I’m not sure either. The TCP stream tries to send an image pretty fast, but fails. Also it implicitly fragments, but I do not know how this affects socket I/O. I know that I use ~1MB/s for 640x480@30Hz with Jpegs drawn on the computer, but they are much larger than the camera’s Jpegs at no compression. I’ll post bandwidth usage for each image size tomorrow.
Bandwidth Usage:
160x120: 100kbs
360x240: 400kbs (peak, average was around 300kbs)
640x480: Not Tested
Good work. However, before you train drivers with this video feed available, you might want to ask FIRST Q&A if UDP traffic will be blocked by FMS at competition. Unfortunately, I assume it will be blocked, just like the PCVideoserver port was blocked last year. FIRST is obviously concerned about the bandwidth usage at competition. It would be nice if QoS was used so video could be sent at a lower priority but utilize all available bandwidth.
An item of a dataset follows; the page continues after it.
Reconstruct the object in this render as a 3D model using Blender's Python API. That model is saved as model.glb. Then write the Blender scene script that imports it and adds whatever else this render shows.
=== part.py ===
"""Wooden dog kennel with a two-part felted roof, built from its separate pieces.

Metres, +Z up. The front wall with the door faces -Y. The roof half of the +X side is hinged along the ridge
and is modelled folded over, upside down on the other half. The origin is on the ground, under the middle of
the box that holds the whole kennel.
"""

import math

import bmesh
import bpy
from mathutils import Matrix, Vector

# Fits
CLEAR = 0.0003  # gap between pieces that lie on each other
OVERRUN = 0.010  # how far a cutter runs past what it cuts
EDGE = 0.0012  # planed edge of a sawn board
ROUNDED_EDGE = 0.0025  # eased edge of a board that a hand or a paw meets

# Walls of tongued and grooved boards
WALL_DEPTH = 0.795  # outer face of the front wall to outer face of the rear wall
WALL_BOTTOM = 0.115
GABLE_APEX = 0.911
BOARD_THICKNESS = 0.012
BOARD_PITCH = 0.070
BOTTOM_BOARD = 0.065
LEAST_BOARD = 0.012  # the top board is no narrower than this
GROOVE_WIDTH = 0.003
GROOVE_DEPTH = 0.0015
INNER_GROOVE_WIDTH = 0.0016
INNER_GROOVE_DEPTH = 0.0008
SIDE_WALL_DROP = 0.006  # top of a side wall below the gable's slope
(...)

Already being done. Yesterday we submitted a question to the Q & A forums. This system won’t use any more bandwith than the WPI version (in fact it will probably use less due to the more unstructured nature of UDP and the fact that this system doesn’t re-transmit packets that get dropped or lost).
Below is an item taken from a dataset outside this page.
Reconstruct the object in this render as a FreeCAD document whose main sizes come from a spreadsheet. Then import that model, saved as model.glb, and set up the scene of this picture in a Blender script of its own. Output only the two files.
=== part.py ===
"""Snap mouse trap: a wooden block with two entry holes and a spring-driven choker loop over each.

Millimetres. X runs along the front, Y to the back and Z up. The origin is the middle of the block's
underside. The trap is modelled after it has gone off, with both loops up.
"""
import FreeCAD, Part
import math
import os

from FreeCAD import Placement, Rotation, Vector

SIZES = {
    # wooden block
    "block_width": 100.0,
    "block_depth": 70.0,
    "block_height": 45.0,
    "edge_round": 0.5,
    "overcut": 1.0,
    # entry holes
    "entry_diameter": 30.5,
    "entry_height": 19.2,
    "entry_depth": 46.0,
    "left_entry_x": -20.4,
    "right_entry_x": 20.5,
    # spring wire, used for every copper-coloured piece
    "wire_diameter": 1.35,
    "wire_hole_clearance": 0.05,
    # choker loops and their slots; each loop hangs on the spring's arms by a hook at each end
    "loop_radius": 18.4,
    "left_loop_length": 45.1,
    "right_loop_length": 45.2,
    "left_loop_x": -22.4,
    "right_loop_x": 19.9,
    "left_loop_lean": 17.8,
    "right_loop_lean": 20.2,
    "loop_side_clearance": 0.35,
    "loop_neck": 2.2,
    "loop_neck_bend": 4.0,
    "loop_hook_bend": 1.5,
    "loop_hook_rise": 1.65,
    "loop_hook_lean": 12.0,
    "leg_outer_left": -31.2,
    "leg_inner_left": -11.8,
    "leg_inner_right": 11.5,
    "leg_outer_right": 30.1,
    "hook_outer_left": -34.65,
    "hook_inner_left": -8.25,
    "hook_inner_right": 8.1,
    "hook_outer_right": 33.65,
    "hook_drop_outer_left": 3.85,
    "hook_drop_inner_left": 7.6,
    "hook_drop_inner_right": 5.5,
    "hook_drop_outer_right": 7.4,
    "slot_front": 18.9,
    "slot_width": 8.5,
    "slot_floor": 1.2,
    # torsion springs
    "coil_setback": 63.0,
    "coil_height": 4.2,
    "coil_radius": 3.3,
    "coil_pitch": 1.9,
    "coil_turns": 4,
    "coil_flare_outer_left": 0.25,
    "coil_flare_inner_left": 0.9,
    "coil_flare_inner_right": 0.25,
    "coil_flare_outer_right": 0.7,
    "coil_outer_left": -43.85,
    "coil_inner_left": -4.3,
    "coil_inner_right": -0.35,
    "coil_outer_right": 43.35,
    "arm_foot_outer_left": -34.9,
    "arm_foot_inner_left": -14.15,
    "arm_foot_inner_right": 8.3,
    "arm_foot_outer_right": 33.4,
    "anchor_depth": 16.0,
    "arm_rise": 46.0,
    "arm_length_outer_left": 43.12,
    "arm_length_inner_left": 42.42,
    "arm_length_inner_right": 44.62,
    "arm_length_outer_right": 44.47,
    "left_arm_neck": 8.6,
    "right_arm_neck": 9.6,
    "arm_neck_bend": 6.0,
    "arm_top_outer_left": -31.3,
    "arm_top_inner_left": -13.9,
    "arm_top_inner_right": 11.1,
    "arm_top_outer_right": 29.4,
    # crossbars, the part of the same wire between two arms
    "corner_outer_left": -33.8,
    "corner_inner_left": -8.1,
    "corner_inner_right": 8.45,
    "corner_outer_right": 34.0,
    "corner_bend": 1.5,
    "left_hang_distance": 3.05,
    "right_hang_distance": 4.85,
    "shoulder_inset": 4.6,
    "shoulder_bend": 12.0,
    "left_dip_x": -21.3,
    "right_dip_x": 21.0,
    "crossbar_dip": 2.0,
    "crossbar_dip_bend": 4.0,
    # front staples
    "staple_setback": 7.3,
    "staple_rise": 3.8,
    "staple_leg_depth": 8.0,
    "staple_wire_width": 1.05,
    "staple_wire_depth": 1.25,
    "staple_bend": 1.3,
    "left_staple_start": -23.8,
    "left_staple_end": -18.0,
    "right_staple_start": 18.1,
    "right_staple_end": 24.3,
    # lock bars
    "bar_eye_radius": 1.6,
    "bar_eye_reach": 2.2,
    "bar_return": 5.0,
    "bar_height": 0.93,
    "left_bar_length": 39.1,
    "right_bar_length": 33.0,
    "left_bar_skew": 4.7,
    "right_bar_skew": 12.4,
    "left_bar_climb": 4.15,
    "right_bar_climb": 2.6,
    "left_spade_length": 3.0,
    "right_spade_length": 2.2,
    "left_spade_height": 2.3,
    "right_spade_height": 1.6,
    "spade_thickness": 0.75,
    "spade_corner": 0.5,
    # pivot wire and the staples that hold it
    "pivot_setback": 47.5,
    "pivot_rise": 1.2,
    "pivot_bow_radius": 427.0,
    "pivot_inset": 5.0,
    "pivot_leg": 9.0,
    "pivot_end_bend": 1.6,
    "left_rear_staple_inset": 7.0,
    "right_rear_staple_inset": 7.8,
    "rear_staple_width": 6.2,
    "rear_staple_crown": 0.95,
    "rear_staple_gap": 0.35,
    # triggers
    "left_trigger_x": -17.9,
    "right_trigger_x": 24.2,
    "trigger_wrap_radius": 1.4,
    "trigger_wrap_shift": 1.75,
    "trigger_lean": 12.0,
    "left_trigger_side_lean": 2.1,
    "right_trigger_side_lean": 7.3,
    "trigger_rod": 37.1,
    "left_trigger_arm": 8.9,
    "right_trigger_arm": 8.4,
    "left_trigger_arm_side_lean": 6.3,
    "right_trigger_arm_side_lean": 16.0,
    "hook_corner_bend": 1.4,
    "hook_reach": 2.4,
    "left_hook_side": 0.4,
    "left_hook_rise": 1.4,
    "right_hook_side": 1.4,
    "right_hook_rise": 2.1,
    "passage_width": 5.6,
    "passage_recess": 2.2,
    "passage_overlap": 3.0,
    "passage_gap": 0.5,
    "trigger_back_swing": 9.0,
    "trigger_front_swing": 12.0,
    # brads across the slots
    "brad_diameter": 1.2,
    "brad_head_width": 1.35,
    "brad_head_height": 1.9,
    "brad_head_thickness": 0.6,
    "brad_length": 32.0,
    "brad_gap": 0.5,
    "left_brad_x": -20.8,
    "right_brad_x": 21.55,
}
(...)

The source code can be found by using svn.
svn checkout http://frc-video-collab.googlecode.com/svn/trunk/ frc-video-collab-read-only
The C++ code will be updated tomorrow morning at around 10:30 EST.
The GDC got back to us, and their answer is, in a word, no:
http://forums.usfirst.org/showthread.php?t=14284
We’ll have to see what this update brings before moving forward.
It looks like what they really said is no to UDP… can you make it work over TCP?
Sure, but we think that a lot of the slowness was caused by TCP. For example, if a frame of the video being transmitted gets screwed up, it’s not that big of a deal using UDP, especially if you have a high framerate. You can just drop the frame and wait for the next one (no big deal if you’re getting a good 20 of them every second - the user will barely notice). If we use TCP and the same thing happens to a packet, the receive() function stops the entire program execution, sends a request to resend the packet, and waits for the packet to get sent again, all for just one frame (or even just one part of a frame). You’re making the entire system, which could be better spending its time just displaying the next frame(s), wait on just one frame instead of moving on.
We’re also aware that some of the latency is being caused by the Classmate not being enough to keep up with the cRIO, but TCP doesn’t help in this respect.
They said no to UDP on port 1180. This makes perfect sense as our packets would corrupt the driver station’s packets. Currently, the video server works off of port 1234 (25FPS@160x120 resized to 640x480). However, I see a lot of erroneous packets as the robot gets farther away.
TCP hates not being acknowledged…
The GDC does not mention that UDP couldn’t be used on another port. They do mention custom TCP protocols are allowed, but not UDP. They do not mention no UDP for all ports or just 1180.
We’d need to have clearance to use a port though, because the FMS firewalls off any ports not cleared for use by the robot and driver station.
Also, the video feed and the rest of the driver station data run on different ports. The video uses a TCP connection to port 1180, while the rest of the dashboard data sends 1018 byte packets through UDP on port 1165. They wouldn’t corrupt each other at all.
I’ll have to post the whitepaper I made about the rest of the dashboard data some time.
You should ask for official clarification on this, but my understanding is that UDP is not provisioned on any port on the FMS except for the official control and status packets, and you certainly can’t use those.
That would be great!
I believe you (or someone else) mentioned sending video over the UserData dashboard data mechanism last year… it is implemented as UDP transfers, and only marginally smaller packets that you get with raw datagrams. I’m not aware of any changes that would have made this stop working. Is this method no longer feasible or desirable for some reason? This method has about 47kBytes/s throughput.
-Joe
Our team implemented this last year. We were trying to get a good video stream this year at high FPS with good quality. Each frame at 0 compression takes 5 packets. That’s 10 FPS . We did something high around 70-80 and got 16 FPS, but the quality couldn’t be used for image tracking.
The stream uses 100KB/s at 160x120 and we resize it to 640x480. It looks good actually.